Breathing room in an otherwise very competitive situation is valuable, just as the IAEA helps to ensure safe nuclear energy production, and has avoided a Chernobyl-tier safety incident since Chernobyl, while also avoiding worst case security risks like diversion of nuclear weapons to terrorists.
But as Iran reminds us, just because most people have a lot of common ground most of the time doesn’t mean there won’t be conflict sometimes, and we should expect that to be true of AI, too. Iran seems to think (or at least be entertaining the idea) that they will be more secure if they build nuclear weapons even though it makes a lot of other people (especially Israel) feel less secure. An IAEA for AI, on its own, would not tell us what to do when someone doesn’t want to play by the rules or when the rules don’t address the situation at hand (e.g., because the rules have a “lowest common denominator” characteristic, only covering the very most egregious risks).
The last mile problem
As I alluded to above, people generally seem to agree on the facts of the situation in Iran – but not quite. There’s a “last mile” problem in the sense that there are some details of the situation, such as whether Iran has decided to actually weaponize their nuclear capabilities, which apparently the US and Israel disagree about. I’m not a nuclear expert but my rough sense is that some things are much easier to verify through inspections than others, and the “weaponization decision” part is trickier than the “large-scale uranium enrichment” part. I think it’s pretty likely that there will be analogies to this situation in AI.
For example, it may be very feasible to keep track of the top 10 largest datacenters and top 10 most capable AI models in the world since each one will involve multi-billion dollar investments. But it will be much harder to keep track of the top 100 datacenters or top 100 models, let alone the top 1000, etc. And it may also be very difficult to keep track of whether a company has disabled some critically important safety feature that they found was slowing down their effort to create an automated AI R+D loop.
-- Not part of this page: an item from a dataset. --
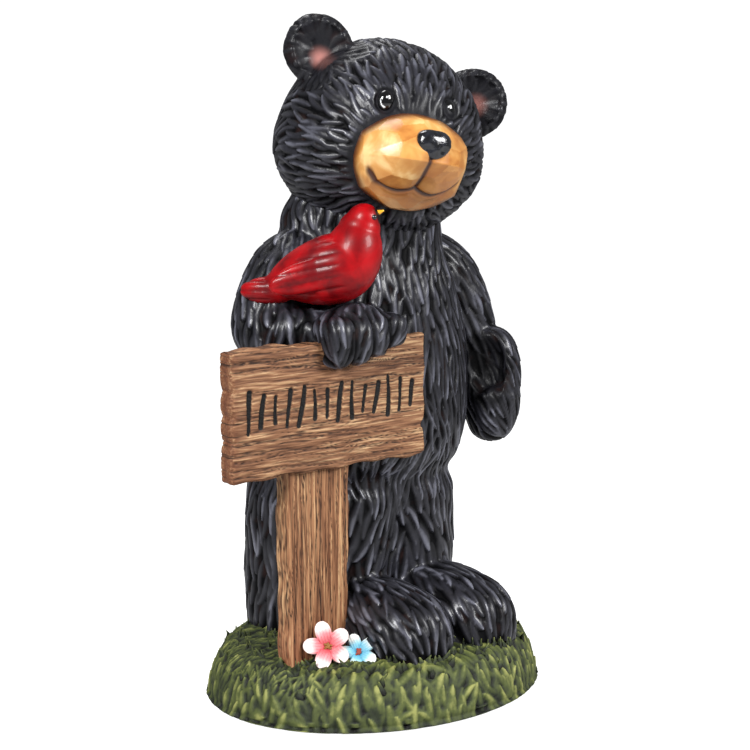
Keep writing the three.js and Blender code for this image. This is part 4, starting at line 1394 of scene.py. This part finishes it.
def flower(name, width, middle, turn, tilt, seed):
    random = np.random.default_rng(seed)
    facing = turned(math.radians(turn), "Z") @ turned(math.radians(tilt), "X")
    forms = []
    out_shares = []
    veins = []
    for i in range(PETAL_COUNT):
        angle = (i + 0.5) / PETAL_COUNT * 2 * math.pi
        petal_turn = turned(angle, "Z")
        stretch = random.uniform(0.92, 1.06)
        lift = random.uniform(-0.3, -0.12)

        def shape(directions):
            wide = 0.165 + 0.03 * directions[:, 0]
            x = width * (0.25 + 0.26 * stretch * directions[:, 0])
            y = width * wide * directions[:, 1]
            z = 1.0 * MM * directions[:, 2] + 0.9 * MM * directions[:, 1] ** 2 - lift * x
            z = z + 0.25 * MM * np.cos(directions[:, 1] * 16)
            out_shares.extend(x / (width * 0.51))
            veins.extend(0.5 + 0.5 * np.cos(directions[:, 1] * 16 + 0.6 * np.sin(directions[:, 0] * 5)))
            return np.stack([x, y, z], axis=1) @ petal_turn.T @ facing.T + middle

        forms.append(ball(shape, 4))
    for _ in range(HEART_BEADS):
        spot = random.normal(size=2) * 0.9 * MM
        bead = np.array([spot[0], spot[1], 1.4 * MM])
        forms.append(pebble(facing @ bead + middle, (0.7 * MM,) * 3, 2))
        out_shares.extend([-1] * len(forms[-1].verts))
        veins.extend([0] * len(forms[-1].verts))
    made = piece_from(name, forms)
    paint_points(made.data, "out", np.array(out_shares))
    paint_points(made.data, "vein", np.array(veins))
    return made


PINK_MIDDLE = np.array([-70, -35.3, 44]) * MM
BLUE_MIDDLE = np.array([-53, -44, 38.5]) * MM
pink_flower = flower("pink_petals", 29 * MM, PINK_MIDDLE, -40, 66, 2)
blue_flower = flower("blue_petals", 23 * MM, BLUE_MIDDLE, -36, 52, 6)
print("flowers", triangles(pink_flower), triangles(blue_flower))


# %% Petal paint
def petal_paint(name, deep, light, tip, heart):
    material, tree, shader = finish(name, Roughness=0.55)
    out = stored(tree, "out")
    ragged = plus(tree, out, times(tree, plus(tree, noise(tree, 3 * MM, 3), -0.5), 0.3))
    color = ramp(tree, ragged, [(0.12, deep), (0.45, light), (0.72, tip)])
    vein = times(tree, mask(tree, stored(tree, "vein"), 0.7, 1), mask(tree, out, 0.75, 0.35))
    color = mix(tree, times(tree, vein, 0.85), color, deep)
    color = mix(tree, mask(tree, out, -0.3, -0.6), color, heart)
    tree.links.new(color, shader.inputs["Base Color"])
    bumped(tree, shader, noise(tree, 1.2 * MM, 2), 0.2, 0.3 * MM)
    return material


PINK_TONES = [paint(196, 52, 64), paint(234, 142, 148), paint(246, 226, 222), paint(146, 96, 40)]
BLUE_TONES = [paint(60, 150, 186), paint(140, 204, 224), paint(240, 244, 240), paint(150, 62, 44)]
pink_flower.data.materials.append(petal_paint("pink_paint", *PINK_TONES))
blue_flower.data.materials.append(petal_paint("blue_paint", *BLUE_TONES))
print("flowers painted")

# %% [markdown]
# ## Floor and light
#
# A pale floor and a white world stand in for a photographer's white table. The camera sees both
# bright. They light the figure only dimly, so that its hollows stay black. Three soft lamps give the
# satin coat its long highlights: one on the left, one on the right and a weak one above and behind.

# %% Floor, world and lamps
FLOOR_GLOW = 0.95
SKY_ON_FIGURE = 0.2
SKY_TO_CAMERA = 1.1
WHITE = (1, 1, 1, 1)

floor_form = bmesh.new()
bmesh.ops.create_grid(floor_form, x_segments=1, y_segments=1, size=3)
floor = piece_from("floor", [floor_form])
floor_paint, tree, shader = finish(
    "floor_paint", Base_Color=(0.5, 0.5, 0.5, 1), Roughness=0.9, Specular_IOR_Level=0, Emission_Color=WHITE,
)
seen = times(tree, node(tree, "LightPath").outputs["Is Camera Ray"], FLOOR_GLOW)
tree.links.new(seen, shader.inputs["Emission Strength"])
floor.data.materials.append(floor_paint)

world = bpy.data.worlds.new("world")
world.use_nodes = True
background = world.node_tree.nodes["Background"]
background.inputs["Color"].default_value = WHITE
to_camera = node(world.node_tree, "LightPath").outputs["Is Camera Ray"]
brightness = {"Value": to_camera, "To Min": SKY_ON_FIGURE, "To Max": SKY_TO_CAMERA}
sky = node(world.node_tree, "MapRange", brightness)
world.node_tree.links.new(sky.outputs["Result"], background.inputs["Strength"])
bpy.context.scene.world = world


def lamp(name, place, target, size, power):
    data = bpy.data.lights.new(name, "AREA")
    data.size = size
    data.energy = power
    made = bpy.data.objects.new(name, data)
    made.location = place
    made.rotation_euler = (Vector(target) - Vector(place)).to_track_quat("-Z", "Y").to_euler()
    bpy.context.scene.collection.objects.link(made)


lamp("left_lamp", (-1.2, -0.45, 0.98), (0, 0, 0.22), 0.45, 24)
lamp("right_lamp", (0.55, -1.25, 0.9), (0, 0, 0.2), 0.55, 22)
lamp("top_lamp", (0.1, 0.5, 1.4), (0, 0, 0.2), 0.5, 5)
print("floor, world and three lamps set")

# %% [markdown]
# ## Handing over
#
# Each piece rides on the one body and hides the CAD node it stands for. The table also names a finish
# slot for each node. The last line prints how many triangles all the pieces have.

# %% Ride and replace
PIECES = {
    ("bear", "bear_paint"): (upper_body, lower_body, head, muzzle, nose, eyes),
    ("sign", "wood_paint"): (board, post),
    ("grass_mound", "grass_paint"): (mound, grass_blades),
    ("cardinal", "bird_paint"): (bird, beak, bird_eyes),
    ("pink_flower", "pink_paint"): (pink_flower,),
    ("blue_flower", "blue_paint"): (blue_flower,),
}
total = 0
for (node_name, slot_name), pieces in PIECES.items():
    for piece in pieces:
        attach(piece, "root")
        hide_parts(node_name)
        total += triangles(piece)
print("all pieces", total, "triangles")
There’s a concept in nuclear non-proliferation of “breakout times” – how long, once a decision has been made to build a nuclear weapon, until you actually have it, and how does this vary with the starting point, the technical capabilities of the country, etc.? The Iran nuclear agreement (JCPOA) was based around the idea of freezing Iran’s nuclear weapon potential in place and carefully tracking that they weren’t moving any closer to a weapon – achieving a breakout time of around a year. Longer is generally better since there is then more time to negotiate a resolution to an emerging crisis.
(For the avoidance of doubt, I want to note that I think it’s plausible we could have avoided the current crisis if the JCPOA were still in place. Even if true, the larger point is still true, namely that “the IAEA existing” is insufficient on its own)
Screenshot taken from here.
With AI, breakout times could conceivably be very short – it could be hours, minutes, or even seconds for some very specific but important change to occur. I don’t think this is self-evident, but it’s at least plausible. Perhaps the most dangerous activities will take months or more. We just don’t know yet.
Fortunately, the more capable and dangerous AI gets, the more capacity we’ll have to have highly intelligent and, critically, credible “AI auditors” helping us out. This raises the question: how feasible is it to automate an IAEA’s ability to keep track of that last mile, helping us “fight fire with fire”? And for what kinds of risks will this be feasible? I don’t think anyone knows, but I think people interested in AI governance should think more about this kind of issue.